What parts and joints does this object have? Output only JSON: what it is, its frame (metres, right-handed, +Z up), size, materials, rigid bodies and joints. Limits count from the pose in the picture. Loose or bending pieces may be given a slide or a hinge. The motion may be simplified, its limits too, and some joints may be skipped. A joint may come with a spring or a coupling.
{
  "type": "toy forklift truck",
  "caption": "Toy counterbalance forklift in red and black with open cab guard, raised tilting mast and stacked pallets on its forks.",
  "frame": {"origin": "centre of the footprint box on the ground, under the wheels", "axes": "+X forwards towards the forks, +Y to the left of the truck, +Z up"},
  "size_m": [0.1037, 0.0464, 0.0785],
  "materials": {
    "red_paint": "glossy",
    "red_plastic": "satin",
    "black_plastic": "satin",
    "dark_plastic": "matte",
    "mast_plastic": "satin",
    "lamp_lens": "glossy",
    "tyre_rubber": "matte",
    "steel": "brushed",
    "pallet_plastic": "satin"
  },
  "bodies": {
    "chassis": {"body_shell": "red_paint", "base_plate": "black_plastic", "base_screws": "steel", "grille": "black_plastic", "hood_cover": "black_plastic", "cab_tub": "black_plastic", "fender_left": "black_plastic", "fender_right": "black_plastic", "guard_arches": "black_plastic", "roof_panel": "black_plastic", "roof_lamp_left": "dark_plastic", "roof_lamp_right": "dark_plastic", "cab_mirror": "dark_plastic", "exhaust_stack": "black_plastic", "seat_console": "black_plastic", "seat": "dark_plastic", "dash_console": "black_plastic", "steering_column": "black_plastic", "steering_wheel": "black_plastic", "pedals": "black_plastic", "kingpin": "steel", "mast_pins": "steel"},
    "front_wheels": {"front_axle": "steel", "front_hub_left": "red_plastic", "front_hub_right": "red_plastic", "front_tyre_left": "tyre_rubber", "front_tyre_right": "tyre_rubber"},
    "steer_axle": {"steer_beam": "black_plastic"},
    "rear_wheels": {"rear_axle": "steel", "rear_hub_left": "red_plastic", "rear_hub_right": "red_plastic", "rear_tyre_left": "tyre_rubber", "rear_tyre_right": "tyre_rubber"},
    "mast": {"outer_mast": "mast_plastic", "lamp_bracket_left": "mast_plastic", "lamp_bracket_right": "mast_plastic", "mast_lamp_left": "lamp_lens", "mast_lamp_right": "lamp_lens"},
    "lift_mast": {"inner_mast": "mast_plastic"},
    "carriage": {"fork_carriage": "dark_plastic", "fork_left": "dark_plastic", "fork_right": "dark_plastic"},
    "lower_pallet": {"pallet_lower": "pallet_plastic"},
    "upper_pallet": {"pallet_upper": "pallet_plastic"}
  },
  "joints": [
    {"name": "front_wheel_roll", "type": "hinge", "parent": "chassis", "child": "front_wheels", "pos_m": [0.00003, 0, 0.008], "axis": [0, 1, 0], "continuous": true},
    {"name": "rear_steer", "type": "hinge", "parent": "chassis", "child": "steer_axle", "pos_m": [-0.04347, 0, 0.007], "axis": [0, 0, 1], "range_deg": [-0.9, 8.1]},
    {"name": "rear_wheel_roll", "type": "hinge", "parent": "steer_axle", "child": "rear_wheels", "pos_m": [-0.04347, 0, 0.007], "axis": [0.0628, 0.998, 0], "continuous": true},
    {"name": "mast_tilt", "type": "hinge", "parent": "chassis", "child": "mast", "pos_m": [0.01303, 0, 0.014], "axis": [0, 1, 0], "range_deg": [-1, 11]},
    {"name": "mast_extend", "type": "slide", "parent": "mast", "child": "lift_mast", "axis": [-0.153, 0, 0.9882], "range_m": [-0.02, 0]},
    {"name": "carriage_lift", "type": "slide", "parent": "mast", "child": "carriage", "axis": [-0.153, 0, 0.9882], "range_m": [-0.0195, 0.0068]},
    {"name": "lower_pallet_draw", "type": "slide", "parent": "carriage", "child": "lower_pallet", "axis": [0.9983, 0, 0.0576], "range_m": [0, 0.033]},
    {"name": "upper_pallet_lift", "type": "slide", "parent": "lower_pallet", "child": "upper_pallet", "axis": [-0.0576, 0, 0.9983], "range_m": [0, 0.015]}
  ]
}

* WHAT IS ASKED *
Quote the listing in full, please, keeping every line exact.

* TASK RESULT *
What parts and joints does this object have? Output only JSON: what it is, its frame (metres, right-handed, +Z up), size, materials, rigid bodies and joints. Limits count from the pose in the picture. Loose or bending pieces may be given a slide or a hinge. The motion may be simplified, its limits too, and some joints may be skipped. A joint may come with a spring or a coupling.
{
  "type": "toy forklift truck",
  "caption": "Toy counterbalance forklift in red and black with open cab guard, raised tilting mast and stacked pallets on its forks.",
  "frame": {"origin": "centre of the footprint box on the ground, under the wheels", "axes": "+X forwards towards the forks, +Y to the left of the truck, +Z up"},
  "size_m": [0.1037, 0.0464, 0.0785],
  "materials": {
    "red_paint": "glossy",
    "red_plastic": "satin",
    "black_plastic": "satin",
    "dark_plastic": "matte",
    "mast_plastic": "satin",
    "lamp_lens": "glossy",
    "tyre_rubber": "matte",
    "steel": "brushed",
    "pallet_plastic": "satin"
  },
  "bodies": {
    "chassis": {"body_shell": "red_paint", "base_plate": "black_plastic", "base_screws": "steel", "grille": "black_plastic", "hood_cover": "black_plastic", "cab_tub": "black_plastic", "fender_left": "black_plastic", "fender_right": "black_plastic", "guard_arches": "black_plastic", "roof_panel": "black_plastic", "roof_lamp_left": "dark_plastic", "roof_lamp_right": "dark_plastic", "cab_mirror": "dark_plastic", "exhaust_stack": "black_plastic", "seat_console": "black_plastic", "seat": "dark_plastic", "dash_console": "black_plastic", "steering_column": "black_plastic", "steering_wheel": "black_plastic", "pedals": "black_plastic", "kingpin": "steel", "mast_pins": "steel"},
    "front_wheels": {"front_axle": "steel", "front_hub_left": "red_plastic", "front_hub_right": "red_plastic", "front_tyre_left": "tyre_rubber", "front_tyre_right": "tyre_rubber"},
    "steer_axle": {"steer_beam": "black_plastic"},
    "rear_wheels": {"rear_axle": "steel", "rear_hub_left": "red_plastic", "rear_hub_right": "red_plastic", "rear_tyre_left": "tyre_rubber", "rear_tyre_right": "tyre_rubber"},
    "mast": {"outer_mast": "mast_plastic", "lamp_bracket_left": "mast_plastic", "lamp_bracket_right": "mast_plastic", "mast_lamp_left": "lamp_lens", "mast_lamp_right": "lamp_lens"},
    "lift_mast": {"inner_mast": "mast_plastic"},
    "carriage": {"fork_carriage": "dark_plastic", "fork_left": "dark_plastic", "fork_right": "dark_plastic"},
    "lower_pallet": {"pallet_lower": "pallet_plastic"},
    "upper_pallet": {"pallet_upper": "pallet_plastic"}
  },
  "joints": [
    {"name": "front_wheel_roll", "type": "hinge", "parent": "chassis", "child": "front_wheels", "pos_m": [0.00003, 0, 0.008], "axis": [0, 1, 0], "continuous": true},
    {"name": "rear_steer", "type": "hinge", "parent": "chassis", "child": "steer_axle", "pos_m": [-0.04347, 0, 0.007], "axis": [0, 0, 1], "range_deg": [-0.9, 8.1]},
    {"name": "rear_wheel_roll", "type": "hinge", "parent": "steer_axle", "child": "rear_wheels", "pos_m": [-0.04347, 0, 0.007], "axis": [0.0628, 0.998, 0], "continuous": true},
    {"name": "mast_tilt", "type": "hinge", "parent": "chassis", "child": "mast", "pos_m": [0.01303, 0, 0.014], "axis": [0, 1, 0], "range_deg": [-1, 11]},
    {"name": "mast_extend", "type": "slide", "parent": "mast", "child": "lift_mast", "axis": [-0.153, 0, 0.9882], "range_m": [-0.02, 0]},
    {"name": "carriage_lift", "type": "slide", "parent": "mast", "child": "carriage", "axis": [-0.153, 0, 0.9882], "range_m": [-0.0195, 0.0068]},
    {"name": "lower_pallet_draw", "type": "slide", "parent": "carriage", "child": "lower_pallet", "axis": [0.9983, 0, 0.0576], "range_m": [0, 0.033]},
    {"name": "upper_pallet_lift", "type": "slide", "parent": "lower_pallet", "child": "upper_pallet", "axis": [-0.0576, 0, 0.9983], "range_m": [0, 0.015]}
  ]
}